Un illusionista scanzonato, col la sigaretta accesa, all’angolo della bocca seria. Oggi, 23 anni fa, se ne andava il salentino Carmelo Bene, lasciando dietro di sé una scia di incomprensioni, provocazioni e intuizioni, che ancora sembrano sfidare ogni tentativo di classificazione. Geniale, sregolato, visionario, o forse più semplicemente un uomo che ha fatto del suo pensiero – disordinato, incoerente, a tratti sconvolgente – un’opera viva, in mutazione infinita.
Ogni parola scagliata, ogni spasmo in scena, andava oltre la letteratura e il teatro, oltre il declinabile, sfidando beffardo e sornione il sistema. E al netto degli eccessi, di quel fiume d’avanguardia mai rivendicata nelle vene gonfie, resta una domanda: come fare i conti con lui?
Il teatro contro la logica
Se c’è una certezza nell’opera di Carmelo Bene, è che il concetto di “teatro” non ha mai significato per lui la semplice rappresentazione di una realtà, ma una battaglia sanguinaria contro la razionalità e il significato della stessa. Il suo approccio al palco era, infatti, un atto di ribellione contro la tradizione, un disprezzo per la linearità borghese e la coerenza. Volutamente oscuro, Bene non ambiva a intrattenere, piuttosto a destabilizzare lo spettatore.
«Non parliamo, siamo parlati», il suo manifesto. La scena per Bene non era altro che un luogo di pura espressione, senza l’illusione di una verità accessibile o di una spiegazione definitiva. Il suo fu un teatro radicale che mirava a dissolvere la figura dell’attore tradizionale, a svuotare il palcoscenico di qualsiasi pretesa di realismo, per restituire il “buio musicale” originario, la scena nella sua essenza ancestrale. Niente storie, ma nuove forme di percezione, sollecitando emozioni e turbamenti oltre ogni logica.
Il pensiero di Bene
Nel 1988, intervistato da Antonio Debenedetti, Bene rivelava come l’Ulisse di James Joyce fosse stata per lui una rivelazione capace di sconvolgergli il pensiero. «Non pare scritto, ma sottratto alla scrittura stessa. L’Ulisse è soprattutto grandissimo cinema, immagini create dall’elettricità della lingua che si arrende ai significanti, si rende, ne crea degli incroci continui da cui non si esce e i personaggi non esistono».

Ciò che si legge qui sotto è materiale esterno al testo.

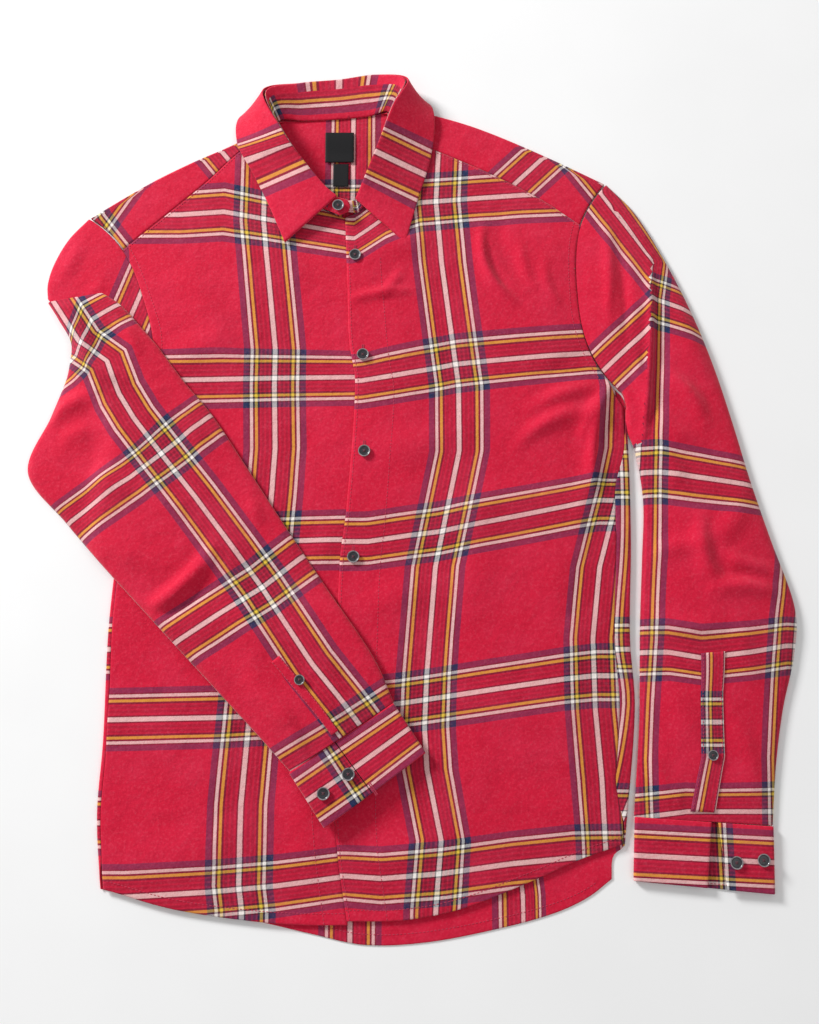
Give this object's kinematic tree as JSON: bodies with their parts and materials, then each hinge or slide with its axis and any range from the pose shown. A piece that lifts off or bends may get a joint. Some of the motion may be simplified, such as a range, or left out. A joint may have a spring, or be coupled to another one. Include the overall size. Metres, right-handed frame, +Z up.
{
  "type": "flannel shirt",
  "caption": "Long-sleeved plaid flannel shirt, buttoned and laid flat front up, one sleeve folded across the front, collar folded down",
  "frame": {"origin": "middle of the laid-out shirt's box, on the surface it rests on", "axes": "+X towards the wearer's left sleeve, +Y from the hem towards the collar, +Z up from the surface it rests on"},
  "size_m": [0.6866, 0.8014, 0.0245],
  "materials": {
    "red_plaid_flannel": "brushed cotton twill, matt",
    "black_label_satin": "woven satin, low sheen",
    "dark_button_resin": "polished resin with a pale rim"
  },
  "bodies": {
    "root": {"back_panel": "red_plaid_flannel", "collar_button": "dark_button_resin", "collar_leaf": "red_plaid_flannel", "collar_stand": "red_plaid_flannel", "front_button_1": "dark_button_resin", "front_button_2": "dark_button_resin", "front_button_3": "dark_button_resin", "front_button_4": "dark_button_resin", "front_button_5": "dark_button_resin", "front_button_6": "dark_button_resin", "left_cuff": "red_plaid_flannel", "left_cuff_button_1": "dark_button_resin", "left_cuff_button_2": "dark_button_resin", "left_front": "red_plaid_flannel", "left_placket_button": "dark_button_resin", "left_sleeve": "red_plaid_flannel", "left_sleeve_placket": "red_plaid_flannel", "neck_label": "black_label_satin", "right_cuff": "red_plaid_flannel", "right_cuff_button_1": "dark_button_resin", "right_cuff_button_2": "dark_button_resin", "right_front": "red_plaid_flannel", "right_placket_button": "dark_button_resin", "right_sleeve_lower": "red_plaid_flannel", "right_sleeve_placket": "red_plaid_flannel", "right_sleeve_upper": "red_plaid_flannel", "size_label": "black_label_satin", "yoke": "red_plaid_flannel"}
  },
  "joints": []
}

E come il buon James, Bene deformava il linguaggio stesso, vivendolo come una prigione di cui liberarsi. Questo approccio alla lingua – tanto logica quanto destrutturata – diventa il cuore del suo teatro, un atto di rifondazione che trascendeva le convenzioni narrative. Non scriveva per il pubblico, ma per se stesso, con un linguaggio che trascende in poesia pura, astratta, incontenibile.
Etichettato come il padre della neoavanguardia italiana, ha sempre detestato questa definizione. «Basta con l’avanguardia! Mi si dia piuttosto del reazionario, dell’antidemocratico», rispondeva provocatorio. A volerla dir tutta però, la sua visione prescindeva ogni correntismo: non desiderava raccogliere i frutti della sua ricerca, ma piuttosto lanciare semi in un terreno fertile, in attesa che altri li cogliessero. Non ha mai cercato di fondare una scuola, non si è mai fatto portabandiera di un movimento. La sua indipendenza, il suo rifiuto di ogni tipo di catalogazione, rimangono le medaglie appuntate al petto, fiero, di un funambolo dell’assoluto.
Bene e il campo da calcio
Chi l’ha detto che gli intellettuali non pensano al pallone? Carmelo ne è stato amante passionale e contemplatore sensibile. Intuiva che il calcio, al di là della sua dimensione sportiva, potesse essere letto come fenomeno estetico. Non quando il gioco è svolto da calciatori ordinari, ma quando il talento di un singolo atleta, straordinario, trasforma il campo in un palcoscenico. Vedeva il calcio di un fuoriclasse come un atto artistico che eccede il semplice gioco, diventando un’espressione sensoriale. Il pallone, così inteso, non è solo un gioco: è un’arte in movimento, in cui il corpo del calciatore diventa strumento di una performance che emoziona e affascina, senza bisogno di spiegazioni.
E lui stesso, fosse stato un calciatore, avrebbe naturalmente vestito la maglia numero 10, disegnando parabole imprevedibili, tra doppi passi e lampi improvvisi: allora tutta la sua opera stessa sarebbe stata racchiusa in un colpo di tacco, o in un calcio di punizione dal limite, un tiro a giro che si infila all’incrocio, sotto gli occhi di un portiere inerme, sconsolato e anche un po’ frustrato.